Now, China's biggest e-commerce operator is plotting its comeback. This week's purchase of a stake in Suning Commerce Group - chairman Jack Ma's largest deal ever - is part of the company's push to reach millions of new customers in rural China and abroad through a bigger logistics network.

Mr Ma is counting on expansion outside China's largest cities to offset a slowdown in sales growth that helped erase more than US$90 billion of market value since Alibaba shares peaked in November. While the strategy may take time to bear fruit, Wall Street is keeping its faith before the release of Alibaba's quarterly results on Wednesday. Share-price forecasts tracked by Bloomberg imply a 35 per cent rally over the next year, the second-biggest projected return among the world's 25 largest companies.

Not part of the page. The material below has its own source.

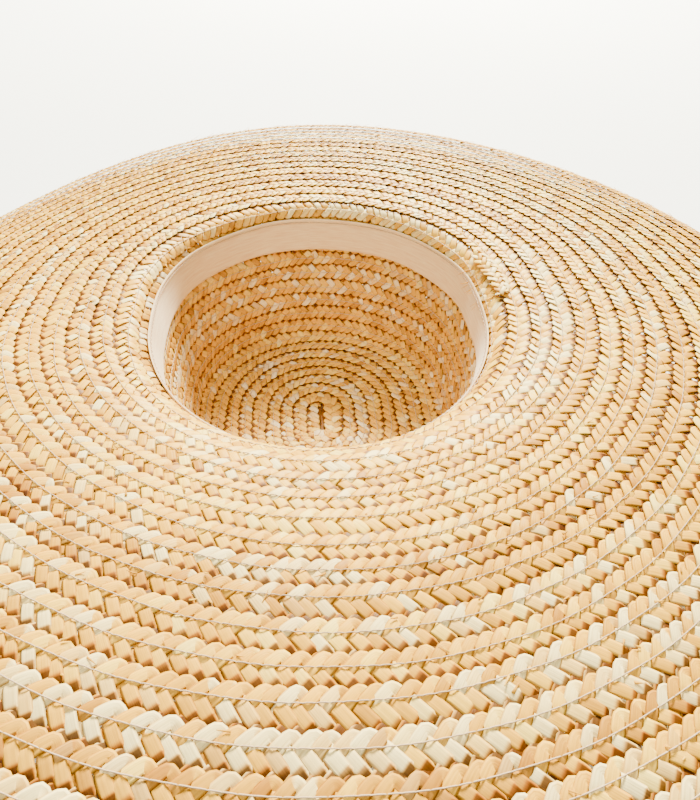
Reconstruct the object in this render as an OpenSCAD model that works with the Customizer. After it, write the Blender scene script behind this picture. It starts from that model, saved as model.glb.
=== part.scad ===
// Wide-brimmed straw sun hat, sewn from one long flat plait and lying upside down on its crown.
// The crown's tip is on the ground at Z = 0, the head opening faces up and the hat's
// front-to-back line runs along Y. Each turn of the plait is a course of its own, and each
// later course lies over the edge of the one before, on the side that faces up.

/* [Head opening] */
// Width of the head opening, between the faces of the sweatband
head_w = 171; // [140:1:210]
// How much longer than wide the oval of the hat is
oval_extra = 19; // [4:1:40]

/* [Crown] */
// Height of the crown, from its tip to the root of the brim
crown_h = 92; // [60:1:115]
// Lean of the crown's side away from upright, in degrees
side_lean = 10; // [2:1:16]
// Radius of the edge between the tip and the side
tip_edge_r = 16; // [8:1:22]
// Slope of the domed tip where it meets that edge, in degrees
dome_slope = 7; // [3:1:14]
// Half width of the button, where the plait starts
button_r = 14; // [10:0.5:18]
// Width of the slit between the two runs of the button
button_slit = 0.8; // [0.4:0.1:2]

/* [Brim] */
// Width of the brim along its surface, from the roll to the edge
brim_w = 155; // [70:1:190]
// Radius of the roll between the side and the brim
roll_r = 9; // [6:1:20]
// Slope of the brim where it leaves the roll, in degrees
brim_root_slope = 9; // [0:1:20]
// Slope of the brim at its edge, in degrees, negative where it falls
brim_edge_slope = -12; // [-20:1:8]

/* [Plait] */
// Width of the flat plait
plait_w = 15; // [12:0.5:18]
// Thickness of the flat plait
plait_t = 1.2; // [0.8:0.1:1.8]
// Clearance between two courses where they lap
lap_gap = 0.1; // [0.08:0.01:0.3]
// Courses on the tip, round the button
tip_courses = 6; // [5:1:7]
// Courses on the side
side_courses = 9; // [8:1:10]
// Courses on the brim
brim_courses = 16; // [13:1:18]

/* [Splice] */
// Width of the plait's end where a new length is sewn on
splice_w = 8; // [5:0.5:11]
// Angle that the splice turns past the straight of the oval, in degrees
splice_turn = 12; // [4:1:30]

/* [Sweatband] */
// Width of the sweatband
band_w = 18.5; // [15:0.5:35]
// Thickness of the folded cloth of the sweatband
band_t = 1; // [0.6:0.1:1.6]
// Clearance between the sweatband and the plait
band_gap = 0.3; // [0.2:0.1:0.8]
// How far the sweatband reaches up on to the roll
band_rise = 0.5; // [0:0.5:4]
// Length over which the ends of the sweatband lap
band_lap = 14; // [8:1:25]

/* [Stitching] */
// Thickness of the sewing thread
thread_d = 0.5; // [0.3:0.05:0.8]
// Distance of the plait's stitches from the edge that they hold
thread_inset = 4; // [2:0.25:5]
// Distance of the sweatband's stitches from its upper edge
band_inset = 1.5; // [1:0.25:3]
// Clearance between the thread and the face that it lies on
thread_gap = 0.05; // [0.03:0.01:0.2]

/* [Hidden] */
$fn = 96;

// Steps across one course, and the shingling: each course stands one lift above the last,
// and a course may reach over this many pitches before it comes down to the base line.
steps = 4;
lift = plait_t + lap_gap;
reach = 1.9;
face_h = reach * lift + plait_t;
oval_half = oval_extra / 2;

// Headings of the outline, in degrees up from level, and the two lengths that follow from them:
// the dome's radius and the side's length, from the size of the opening and the crown's height.
up = 90 - side_lean;
base_top_r = head_w / 2 + band_t + band_gap + face_h;
run = base_top_r - button_r - tip_edge_r * (sin(up) - sin(dome_slope));
rise = crown_h - roll_r * (cos(brim_root_slope) - cos(up)) - tip_edge_r * (cos(dome_slope) - cos(up));
det = sin(dome_slope) * sin(up) - cos(up) * (1 - cos(dome_slope));
dome_r = (run * sin(up) - rise * cos(up)) / det;
side_len = (rise * sin(dome_slope) - run * (1 - cos(dome_slope))) / det;

// The outline's pieces, each [length, heading at its start, heading at its end]
function arc_len(radius, turn) = radius * turn * PI / 180;
outline = [[arc_len(dome_r, dome_slope), 0, dome_slope],
           [arc_len(tip_edge_r, up - dome_slope), dome_slope, up],
           [side_len, up, up],
           [arc_len(roll_r, up - brim_root_slope), up, brim_root_slope],
           [brim_w, brim_root_slope, brim_edge_slope]];

// Point and heading at distance s along the outline, from the button's edge outwards
function turned(p, h, s, turn) = turn == 0
    ? [p.x + s * cos(h), p.y + s * sin(h)]
    : let (r = s * 180 / PI / turn)
      [p.x + r * (sin(h + turn) - sin(h)), p.y - r * (cos(h + turn) - cos(h))];
function walk(s, i = 0, p = [button_r, 0]) =
    let (piece = outline[i], turn = piece[2] - piece[1])
    s <= piece[0] || i == len(outline) - 1
        ? let (part = turn * s / piece[0])
          [turned(p, piece[1], s, part), piece[1] + part]
        : walk(s - piece[0], i + 1, turned(p, piece[1], piece[0], turn));

// Pitch of the courses in each zone. The last course ends at the brim's edge.
tip_len = outline[0][0];
wall_len = outline[1][0] + outline[2][0];
tip_pitch = tip_len / tip_courses;
side_pitch = wall_len / side_courses;
brim_pitch = (outline[3][0] + brim_w - plait_w) / (brim_courses - 1);
side_top = tip_len + wall_len;
last_course = tip_courses + side_courses + brim_courses;

// Distance along the outline at course number q, and course number at distance s
function s_at(q) = q <= tip_courses + 1 ? (q - 1) * tip_pitch
    : q <= tip_courses + side_courses + 1 ? tip_len + (q - 1 - tip_courses) * side_pitch
    : side_top + (q - 1 - tip_courses - side_courses) * brim_pitch;
function q_at(s) = s <= tip_len ? 1 + s / tip_pitch
    : s <= side_top ? 1 + tip_courses + (s - tip_len) / side_pitch
    : 1 + tip_courses + side_courses + (s - side_top) / brim_pitch;

// A point raised by h from the outline, towards the side that faces up
function raised(at, h) = at[0] + h * [-sin(at[1]), cos(at[1])];
function blend(a, b, t) = a + (b - a) * t;
// The same at course number q, straight between the steps so that lapped faces stay parallel
function face(q, h) =
    let (cell = floor(q * steps + 0.001), t = q * steps - cell)
    blend(raised(walk(s_at(cell / steps)), h), raised(walk(s_at((cell + 1) / steps)), h), t);

// A closed outline without the points that lie on a straight stretch of it
straight_enough = 0.0001;
function corners(pts) =
    let (n = len(pts))
    [for (i = [0:n - 1])
        let (before = pts[(i + n - 1) % n], after = pts[(i + 1) % n])
        if (abs(cross(pts[i] - before, after - pts[i])) > straight_enough) pts[i]];

// Outline of a course: its face that looks down, then the one that looks up
function course_steps(k, q_end) =
    concat([for (i = [0:3 * steps]) let (q = k + i / steps) if (q < q_end - 0.02) q], [q_end]);
function course_section(k) =
    let (qs = course_steps(k, q_at(s_at(k) + plait_w)))
    corners(concat([for (q = qs) face(q, lift * (k + reach - q))],
                   [for (i = [len(qs) - 1:-1:0]) face(qs[i], lift * (k + reach - qs[i]) + plait_t)]));

// Outline of a strip that lies between two heights over the outline, from s0 to s1
function strip_section(s0, s1, h0, h1, n = 6) =
    corners(concat([for (i = [0:n]) raised(walk(blend(s0, s1, i / n)), h0)],
                   [for (i = [n:-1:0]) raised(walk(blend(s0, s1, i / n)), h1)]));

// Carries its flat child round the whole oval
module round_oval() {
    for (half = [0, 180]) rotate(half) {
        translate([0, oval_half, 0]) rotate_extrude(angle = 180) children();
        translate([0, oval_half, 0]) rotate([90, 0, 0]) linear_extrude(oval_extra) children();
    }
}

module course(k) {
    round_oval() polygon(course_section(k));
}

// One ring of stitches on the face of each course from first to last
module stitches(first, last) {
    for (k = [first:last]) {
        q = q_at(s_at(k) + thread_inset);
        centre = face(q, lift * (k + reach - q) + plait_t + thread_gap + thread_d / 2);
        round_oval() translate(centre) circle(d = thread_d, $fn = 16);
    }
}

module crown_button() {
    lap_r = button_r + plait_w - tip_pitch;
    color("burlywood") difference() {
        union() for (y = [-oval_half, oval_half]) {
            translate([0, y, 0]) cylinder(r = lap_r, h = plait_t);
            translate([-lap_r, -oval_half, 0]) cube([2 * lap_r, oval_extra, plait_t]);
        }
        translate([-button_slit / 2, -oval_half, -1]) cube([button_slit, oval_extra, plait_t + 2]);
    }
}

module tip_course(k) {
    color("peru") course(k);
}

module side_course(k) {
    color("burlywood") course(tip_courses + k);
}

module brim_course(k) {
    color("wheat") course(tip_courses + side_courses + k);
}

module braid_splice() {
    centre_s = side_top + outline[3][0];
    h = face_h + lap_gap;
    color("wheat") {
        section = strip_section(centre_s - splice_w / 2, centre_s + splice_w / 2, h, h + plait_t);
        translate([0, oval_half, 0]) {
            rotate_extrude(angle = splice_turn) polygon(section);
            rotate([90, 0, 0]) linear_extrude(oval_extra) polygon(section);
        }
    }
}

module sweatband() {
    s1 = side_top + band_rise;
    s0 = s1 - band_w;
    h = face_h + band_gap;
    lap_turn = band_lap / (head_w / 2) * 180 / PI;
    color("antiquewhite") {
        round_oval() polygon(strip_section(s0, s1, h, h + band_t));
        translate([0, -oval_half, 0]) rotate([0, 0, -90 - lap_turn / 2])
            rotate_extrude(angle = lap_turn)
                polygon(strip_section(s0, s1 - 2 * band_inset, h + band_t / 2, h + 2 * band_t));
    }
}

module tip_stitching() {
    color("tan") stitches(1, tip_courses);
}

// The sweatband lies over the stitches of the last two courses of the side
covered_courses = 2;
module side_stitching() {
    color("tan") stitches(tip_courses + 1, tip_courses + side_courses - covered_courses);
}

module brim_stitching() {
    color("tan") stitches(tip_courses + side_courses + 2, last_course);
}

module sweatband_stitching() {
    s = side_top + band_rise - band_inset;
    h = face_h + band_gap + band_t + thread_gap + thread_d / 2;
    color("tan") round_oval() translate(raised(walk(s), h)) circle(d = thread_d, $fn = 16);
}

crown_button();
for (k = [1:tip_courses]) tip_course(k);
for (k = [1:side_courses]) side_course(k);
for (k = [1:brim_courses]) brim_course(k);
braid_splice();
sweatband();
tip_stitching();
side_stitching();
brim_stitching();
sweatband_stitching();
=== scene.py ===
"""A wide-brimmed straw sun hat lying on its crown, plaited and sewn as the real one is.

The hat is one long five-end straw plait that starts at the button and winds outwards over the tip, the
side and the brim. Every straw of the plait is a flattened tube that crosses from edge to edge, over one,
under two and over one. The long plait is cut into one piece for each turn, and each piece stands for one
course.
"""

import math

import bpy
import numpy as np
from mathutils import Matrix, Vector


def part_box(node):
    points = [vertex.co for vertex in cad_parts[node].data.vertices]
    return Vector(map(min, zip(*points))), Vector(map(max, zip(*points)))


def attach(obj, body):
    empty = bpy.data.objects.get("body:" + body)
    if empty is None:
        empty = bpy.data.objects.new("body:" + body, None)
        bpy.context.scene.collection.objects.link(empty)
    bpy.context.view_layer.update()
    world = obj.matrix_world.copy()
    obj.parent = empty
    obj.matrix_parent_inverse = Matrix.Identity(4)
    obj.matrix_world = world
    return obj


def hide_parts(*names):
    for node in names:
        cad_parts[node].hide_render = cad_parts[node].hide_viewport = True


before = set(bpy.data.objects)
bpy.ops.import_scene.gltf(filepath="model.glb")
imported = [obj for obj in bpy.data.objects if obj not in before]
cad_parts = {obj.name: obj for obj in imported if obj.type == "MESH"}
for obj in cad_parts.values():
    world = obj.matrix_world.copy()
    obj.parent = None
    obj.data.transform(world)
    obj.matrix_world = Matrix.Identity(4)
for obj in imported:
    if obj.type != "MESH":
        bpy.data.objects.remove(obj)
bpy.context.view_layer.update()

MM = 0.001
TAU = 2 * math.pi

# ---------------------------------------------------------------- sizes of the hat, in millimetres

# The plait: its width and thickness, the clearance at a lap, and how far a course reaches in pitches
PLAIT_W = 15.0
PLAIT_T = 1.2
LAP_GAP = 0.1
LIFT = PLAIT_T + LAP_GAP
REACH = 1.9
FACE_H = REACH * LIFT + PLAIT_T
TIP_COURSES, SIDE_COURSES, BRIM_COURSES = 6, 9, 16
COURSES = TIP_COURSES + SIDE_COURSES + BRIM_COURSES

# The sweatband
BAND_W = 19.5
BAND_T = 1.0
BAND_GAP = 0.3
BAND_RISE = 1.5
BAND_LAP = 14.0
BAND_INSET = 1.5

# The outline's slopes in degrees and its radii
SIDE_LEAN, DOME_SLOPE, ROOT_SLOPE, EDGE_SLOPE = 10.0, 7.0, 9.0, -12.0
TIP_EDGE_R, ROLL_R, BUTTON_R = 16.0, 9.0, 14.0
CROWN_H = 92.0

# The oval is longer than wide by its two straights, so half of one comes from the outer course's box
EDGE_HIGH = np.array(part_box(f"brim_course_{BRIM_COURSES}")[1]) / MM
OVAL_HALF = EDGE_HIGH[1] - EDGE_HIGH[0]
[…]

"Rural and overseas businesses present a great opportunity, but they take time to grow," said Li Yujie, an analyst at RHB Research Institute Sdn in Hong Kong.

Alibaba's fiscal first-quarter sales are projected to climb 33 per cent, the weakest pace in at least three years, to 21 billion yuan (S$4.65 billion), according to the average of 26 estimates compiled by Bloomberg. That compares with a mean growth rate of 56 per cent for the previous 12 quarters.

Alibaba shares closed Tuesday at US$77.34, down 35 per cent from their Nov 10 high. While the stock is still trading above its initial public offering price in September, the company has lost the equivalent of Goldman Sachs Group Inc.'s entire market capitalization since its peak - the world's biggest destruction of market value. The Hangzhou-based company is now ranked 24th worldwide with a value of US$194 billion.

After its record US$25 billion IPO and 75 per cent surge in the first two months of trading, Alibaba has been hit by a succession of bad news.

It faced a scathing report from the Chinese government about its business practices in January, was sued in May by the maker of Gucci handbags over claims the e-commerce platform facilitates sales of counterfeits and agreed to sell its US website 11 Main two months ago amid criticism from American merchants.

Perhaps most importantly, Alibaba is grappling with weak growth in larger cities as new customers become harder to find and China's economy heads for its slowest annual expansion since 1990.

Despite the setbacks, Mr Ma sees room for growth. Monday's agreement to spend 28.3 billion yuan for a 20 per cent stake in Suning Commerce adds more more than 1,600 electronics stores in about 290 cities and enables its Cainiao logistics affiliate to cover almost all of the 2,800 counties and districts in China.

The acquisition is Alibaba's biggest-ever, excluding a US$7.1 billion share buyback in 2012 from Yahoo! Inc.

This month, Alibaba tapped former Goldman Sachs partner Michael Evans as president to help the company reach a target of getting more than half its revenue from outside of China.

Through its AliExpress platform, Alibaba has become the top shopping site in Russia and Brazil. It accounts for about half of online goods purchased in Russia, according to Maria Gracheva, the chief executive officer of Yandex Money, a payments processor for Alibaba's online sales in Russia.

Within China, Ma plans to build a delivery network that can spirit packages between 100,000 villages, which account for less than 10 per cent of online purchases on Alibaba's retail platforms.

Among the 18.9 million new Internet users in China in the first half, more than 48 per cent came from rural areas, according to the China Internet Network Information Center. Alibaba's partnership with Suning will expand the company's reach in those fast-growing areas, according to Cynthia Meng, an analyst at Jefferies Hong Kong.

The deal gives Alibaba "much strengthened logistics and delivery capability, especially in lower tier markets," Ms Meng wrote in an Aug 10 report. She has a buy rating on the stock, with a price target that implies 22 per cent upside.